As the current Islamist regime was established through a popular uprising, they have taken active steps to curtail the influence of activists, through the use of the Islamic Revolutionary Guard Corps (IRGC).


The regular armed forces, a professional fighting force which has held strong nationalist sentiments throughout its existence, could support revolutionary causes if convinced. The IRGC on the other hand, has become fanatically loyal to the regime, through a lucrative network of economic patronage. The IRGC represents the militaristic fundamentalism that protesters opposed.  It is further augmented by the Basij, a civilian auxiliary group with membership in the hundreds of thousands which acts as a plainclothes militia in emergencies. 


The 2022 uprising was crushed by way of these two organizations, their fanatical fighters being far less likely to defect while on the frontlines. Revolutionaries as a result have been placed in a tough position, unable to encourage widespread desertion of security forces as seen in 1979. Nevertheless, there are still avenues which they could exploit. While the IRGC is better equipped and favored by the regime, the regular armed forces are much larger, have lower pay, face discrimination from the IRGC, and are primarily composed of conscripts. While not to the levels seen during the Revolution, these factors could be used to persuade soldiers to defect, weakening the position of the regime. Additionally, another factor has been the level of organization. The Mosque-Bazaar network that facilitated the 1979 Revolution had been a large political force in the country for decades beforehand (Rulers, Rebels and Rogues) and had facilitated previous revolts. Aside from that, Khomeini was able to establish himself as a clear leader of the network and unite its various rebel groups,  provide direction to the movement and ensure effective cooperation in countering the government.


The 2022 protests lacked such networks. The clergy now rules, and while bazaars participated in the uprising, it has steadily lost public influence over the past few decades. A clear and powerful leader has not yet emerged either. The most likely candidate is Crown Prince Reza Pahlavi, the son of the deposed Shah which many Iranians pledged support to during the uprising. Despite his popularity, especially with the younger generation who seek a return to the relative freedom enjoyed under Pahlavi rule, he lacks the institutions and structures within the country to turn this support into action.

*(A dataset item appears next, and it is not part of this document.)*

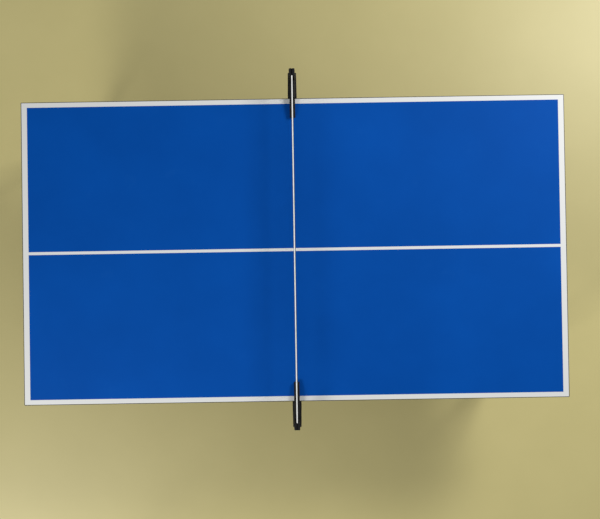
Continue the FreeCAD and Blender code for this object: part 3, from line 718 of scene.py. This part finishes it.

Nevertheless, new tools, such as the internet, can supply Iranians a means to assemble. Although the regime has attempted to censor or cut off access to the web, protesters have been able to continue to communicate and coordinate using VPNs and satellite terminals. Also, organized labor continues to be a potent force sympathetic to the country’s opposition, potentially with the capability to bring down the national economy through mass strikes. Finally, while Iran’s clergy has been uncompromising, some lower-level religious leaders have been sympathetic to the demands of the protesters. These calls could spread through the establishment, encouraging it to take a more conciliatory position, or splinter it, reducing the religious legitimacy of the regime. Nevertheless, if the Islamic Republic falls or considerably changes its political structures, it holds significant ramifications for its interactions across the Middle East, especially with its vast networks of proxies.

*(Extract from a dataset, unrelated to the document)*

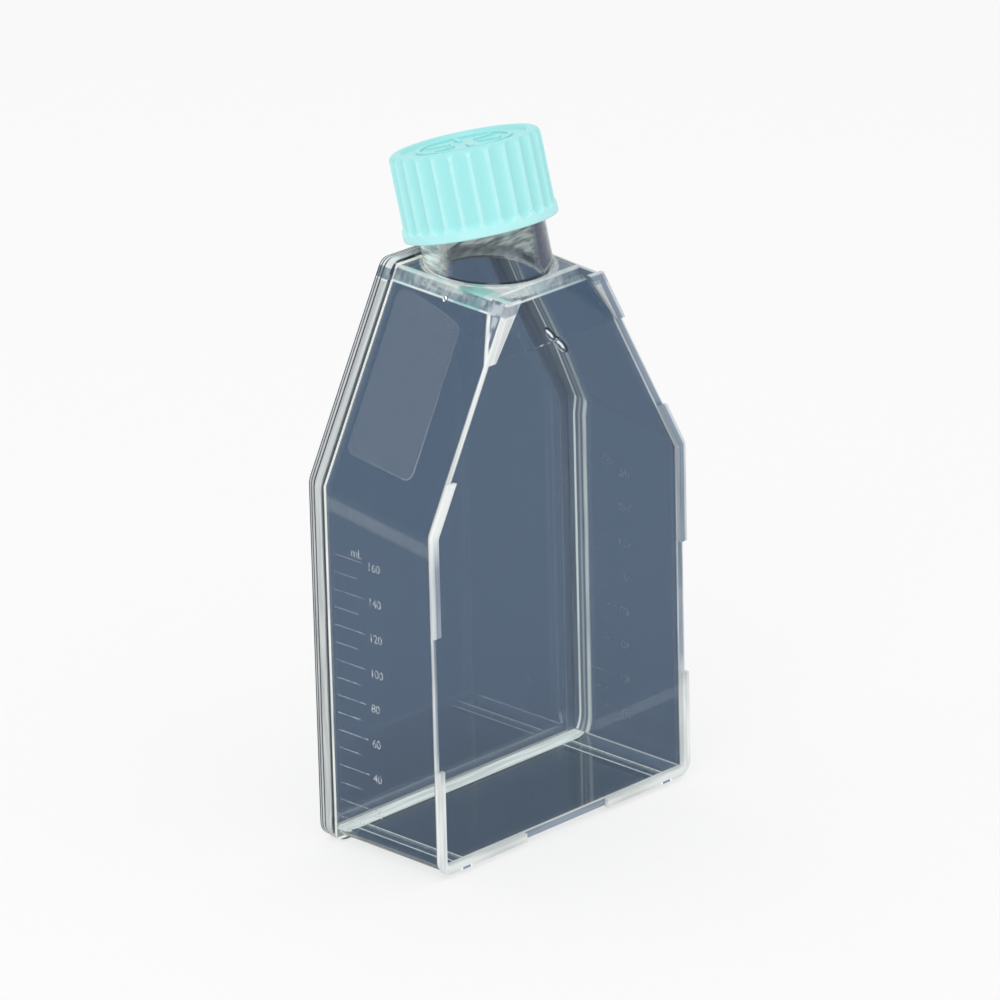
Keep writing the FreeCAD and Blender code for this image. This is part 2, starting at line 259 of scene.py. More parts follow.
@dataclass
class VesselSizes:
    """Sizes of the moulded tub that its finish and its marks follow."""

    foot_height: float = 1.4 * MM
    flange_proud: float = 1.2 * MM
    flange_depth: float = 2.4 * MM
    lip_proud: float = 1.0 * MM
    fold_height_front: float = 78.1 * MM
    fold_height_back: float = 82.6 * MM
    top_height_front: float = 124.2 * MM
    top_height_back: float = 126.2 * MM
    half_top_width: float = 14.25 * MM
    top_plate: float = 2.7 * MM
    wall: float = 1.4 * MM
    ramp_height: float = 111.8 * MM
    ramp_setback: float = 4.7 * MM
    neck_radius: float = 13.8 * MM
    bore_radius: float = 11.2 * MM
    foot_inset: float = 7.5 * MM
    foot_width: float = 2.4 * MM

    def __post_init__(self) -> None:
        """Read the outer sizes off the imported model; depths are counted from the front lips."""
        self.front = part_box("flask_body")[0].y
        self.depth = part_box("cover_plate")[1].y - self.front
        self.seam_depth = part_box("cover_plate")[0].y - self.front
        self.flange_start = self.seam_depth - self.flange_depth
        self.half_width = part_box("flask_body")[1].x - self.flange_proud
        run = self.depth - self.lip_proud
        self.top_slope = (self.top_height_back - self.top_height_front) / run
        self.fold_slope = (self.fold_height_back - self.fold_height_front) / run

    @cached_property
    def shoulder_plane(self) -> tuple[Vector, Vector]:
        """Plane of the right shoulder.

        Returns:
            A point of it, and its outward normal.
        """
        low, front = self.foot_height, self.lip_proud
        fold_front = Vector((self.half_width, front, low + self.fold_height_front))
        fold_back = Vector((self.half_width, self.depth, low + self.fold_height_back))
        top_front = Vector((self.half_top_width, front, low + self.top_height_front))
        normal = (fold_back - fold_front).cross(top_front - fold_front).normalized()
        return fold_front, normal if normal.x > 0 else -normal

    def on_shoulder(self, side: Side, y: float, z: float, proud: float) -> Vector:
        """Point of a shoulder's outer face, or at some distance from it.

        Args:
            side: Which shoulder.
            y: Y of the point.
            z: Z of the point.
            proud: Distance of the point off the face.

        Returns:
            The point.
        """
        point, normal = self.shoulder_plane
        rest = normal.y * (y - self.front - point.y) + normal.z * (z - point.z)
        x = point.x - rest / normal.x
        return Vector((side.value * x, y, z)) + self.shoulder_normal(side) * proud

    def shoulder_normal(self, side: Side) -> Vector:
        """Outward unit normal of one shoulder."""
        normal = self.shoulder_plane[1]
        return Vector((side.value * normal.x, normal.y, normal.z))


def neck_axis() -> tuple[Vector, Vector]:
    """Foot and direction of the neck's axis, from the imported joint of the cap.

    Returns:
        The foot on the top plate, and the unit direction towards the mouth.
    """
    joint = next(item for item in frame["joints"] if item["name"] == "cap_turn")
    return Vector(joint["pos_m"]), Vector(joint["axis"]).normalized()


# ---- Zones of the clear vessel ------------------------------------------------------------
#
# Each zone is worked out at one point of the plastic. A field of two lengths holds the two
# ends of a soft border, one of three the ends of a band and the width of its borders.


class Places:
    """Where a point lies from the vessel's planes, and on the neck's axis."""

    def __init__(self, w: Wiring, sizes: VesselSizes, point: Socket, axis: Outputs) -> None:
        """Work out the distances, which grow inwards from each plane.

        Args:
            w: Wiring of the zones.
            sizes: Sizes of the vessel.
            point: The point itself.
            axis: Its distance from the neck's axis, its height on it and its turn about it.
        """
        self.x, self.y, self.z = w.add("ShaderNodeSeparateXYZ", {0: point}).outputs
        self.across = w.size(self.x)
        self.depth = w.less(self.y, sizes.front)
        self.face = w.less(self.depth, sizes.lip_proud)
        self.ahead = w.less(sizes.seam_depth, self.depth)
        self.side = w.less(sizes.half_width, self.across)
        self.base = w.less(self.z, sizes.foot_height)
        on_plane, normal = sizes.shoulder_plane
        leaning = w.scaled(self.depth, normal.y, w.times(self.across, normal.x))
        leaning = w.scaled(self.z, normal.z, leaning)
        self.shoulder = w.less(normal.dot(on_plane), leaning)
        front_top = sizes.foot_height + sizes.top_height_front - sizes.top_slope * sizes.lip_proud
        self.top = w.less(w.scaled(self.depth, sizes.top_slope, front_top), self.z)
        self.around = w.least(self.side, self.shoulder, self.base)
        self.inside = w.least(self.around, self.top)
        ramp_foot = sizes.foot_height + sizes.ramp_height
        ramp_top = front_top + sizes.top_slope * (sizes.lip_proud + sizes.ramp_setback)
        self.above_ramp = w.less(self.z, ramp_foot)
        lean = -sizes.ramp_setback / (ramp_top - ramp_foot)
        self.ramp = w.scaled(self.above_ramp, lean, self.face)
        self.radius, self.height, self.turn = axis
        diagonal = math.sqrt(0.5)
        self.to_left = w.math("DIVIDE", w.times(w.less(self.y, self.x), diagonal), self.radius)
        self.to_back = w.math("DIVIDE", w.times(w.plus(self.y, self.x), diagonal), self.radius)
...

Ultimately, the current fight for Iranian protests has been an uphill battle, in a sociopolitical environment much different than in 1979. The theocratic government has taken steps to fortify its institutions, allowing it to break up dissent more so than the Shah ever could and has taken a more uncompromising approach towards the opposition than the Shah ever did. But a new method of building solidarity has emerged through internet communication, and has helped the opposition utilize existing mobilization networks, such as organized labor, to challenge the government. While a revolution is still unlikely, it is certainly not impossible. After all, the CIA didn’t believe that the 1979 Revolution had any chance of succeeding, perhaps the same will be true this time.